ヨーロッパにおいては、多くの投資家がロンドンに集中している一方、スタートアップはロンドン以外にもパリ・バルセロナ・ベルリン・アムステルダムなど各地に分散している。アジアでは、投資家はシンガポールに多く、スタートアップの所在はジャカルタ・台北・香港・バンコク・クアラルンプール・バンガロールなどさまざまだ。分散した人々が、大きなイベントを活用して出会うのは非常に便利だ。
しかし、日本では、多くの投資家やスタートアップが東京の渋谷や六本木に集中しており、双方は会いたいときに歩いて会いに行けるという便利な環境にある。ならば、頃合いのよい規模のイベントを頻繁に開いた方が、コミュニティのエンゲージメント向上につながるだろう、という仮説から生まれたのが、手前味噌ではあるが THE BRIDGE X であり、THE BRIDGE Lab. だ。
当然のことながら、このようなアイデアを思いついたのは我々だけではなかった。THE BRIDGE のメディアパートナーである e27 は昨年8月、同社のフラッグシップ・スタートアップ・カンファレンス「ECHELON」の付随サービスとして、スタートアップと投資家のマッチングサービス「EC Connect(ECHELON Connect)」をプライベートベータ版としてローンチ。そして先ごろ、マッチングアルゴリズムを改良し正式版として再ローンチを果たした。e27 では、スタートアップと投資家が、ECHELON などの年に数度のカンファレンスだけでなく、年中を通して連絡をとることができるとしている。

e27 では例年6月に ECHELON をシンガポールで開催しているが、今年の ECHELON 2017(6月28〜29日に開催予定)のピッチ・コンペティション登壇者は、この EC Connect に登録されたスタートアップの中からファイナリスト「TOP 100」として選ばれることになるようだ。EC Connect には、アジアを中心に既にスタートアップ150社が登録されており、e27 では6月までに800〜1,000社の登録を見込んでいる。投資家サイドからも、500 Startups、Queen’s Capital Road、Golden Gate Ventures、KK Fund など東南アジアを代表する VC が多数参加しており、スタートアップがアクセス可能な資金の合計額は最大で5億米ドルにに上るそうだ。
EC Connect では、スタートアップと投資家が共に対象とするバーティカル、調達金額やラウンド、アクセスしたい市場などの属性に基づいてマッチングされる。

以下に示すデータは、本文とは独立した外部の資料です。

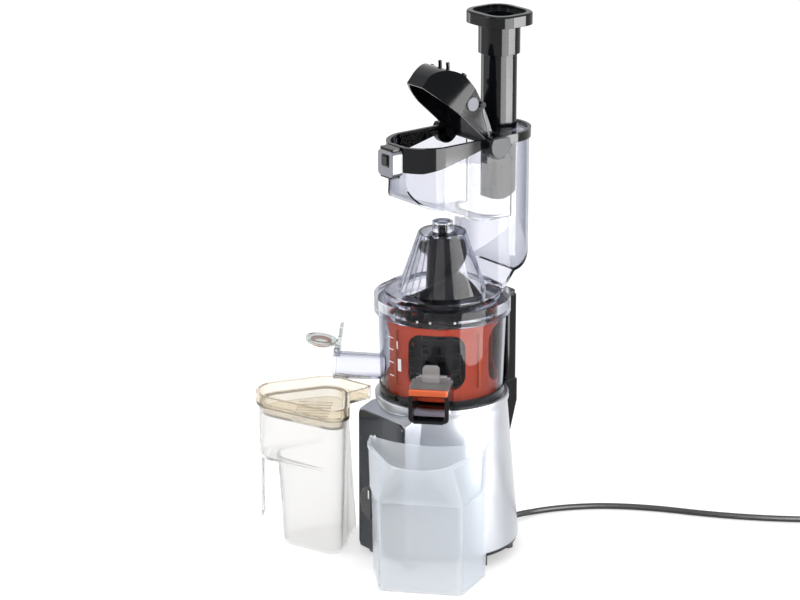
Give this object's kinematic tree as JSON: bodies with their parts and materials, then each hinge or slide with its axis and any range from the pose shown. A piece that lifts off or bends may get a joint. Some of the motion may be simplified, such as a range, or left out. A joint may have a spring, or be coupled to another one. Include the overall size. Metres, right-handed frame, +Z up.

スタートアップと投資家の双方が「興味あり」となれば、EC Connect のメッセージ機能を使って直接コミュニケーションが開始できるしくみだ。
これまでにも、スタートアップのデータベースとしては、アメリカの Crunchbase(TechCrunch からスピンオフ)、日本の entrepedia(Uzabase が買収)、 韓国の Rocketpunch 、中国の 36Kr VC Assistant(36Kr 創投助手)、シンガポールの Techlist(シャットダウンして Tech in Asia ニュースポータルに統合)などが存在している。かくいう THE BRIDGE にも Startup Base というデータベースサイトが存在した。

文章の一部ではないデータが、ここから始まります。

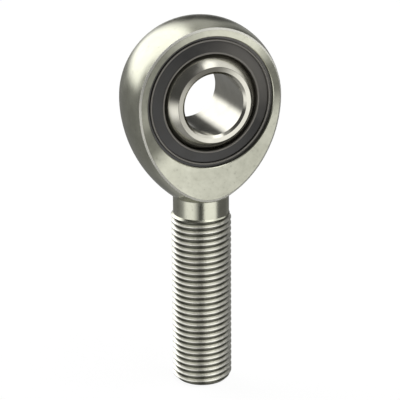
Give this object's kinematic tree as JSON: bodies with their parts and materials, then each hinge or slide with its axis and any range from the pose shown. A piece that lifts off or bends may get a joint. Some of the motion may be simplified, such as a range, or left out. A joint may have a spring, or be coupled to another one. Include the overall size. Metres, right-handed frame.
{
  "type": "rod end bearing",
  "caption": "Sealed male rod end: a steel ball with a through bore swivels in a round head on a threaded shank, as the adjustable end of a linkage rod.",
  "frame": {"origin": "centre of the ball, midway through its bore", "axes": "+Y along the ball's bore from the front side to the rear, +Z from the shank to the crown of the head, +X across the head"},
  "size_m": [0.0328, 0.0158, 0.0783],
  "materials": {
    "plated_steel": "turned and rolled carbon steel with a thin bright plating, satin",
    "ball_steel": "hardened bearing steel, ground and polished",
    "race_steel": "turned alloy steel, matt",
    "liner_fabric": "woven PTFE liner bonded with resin",
    "carrier_steel": "pressed steel strip, phosphated",
    "seal_rubber": "moulded nitrile rubber, satin black"
  },
  "bodies": {
    "housing": {"rod_body": "plated_steel", "race_front": "race_steel", "race_rear": "race_steel", "liner_front": "liner_fabric", "liner_rear": "liner_fabric", "seal_carrier_front": "carrier_steel", "seal_carrier_rear": "carrier_steel", "seal_lip_front": "seal_rubber", "seal_lip_rear": "seal_rubber"},
    "ball": {"ball": "ball_steel"}
  },
  "joints": [
    {"name": "ball_tilt", "type": "hinge", "parent": "housing", "child": "ball", "pos_m": [0, 0, 0], "axis": [1, 0, 0], "range_deg": [-10, 10]}
  ]
}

しかし、どうやら時代のニーズはデータベースよりもマッチングにシフトしつつあるようで、e27 の EC Connect のみならず、韓国の beSUCCESS も昨年、The Beginning なる、アジアにおける投資家とスタートアップのマッチングサービスを立ち上げている。これらのマッチングサービスの成否は、今後、投資家のディールソースやスタートアップの資金調達にどの程度の好成果を出せるかにかかっていると言えるだろう。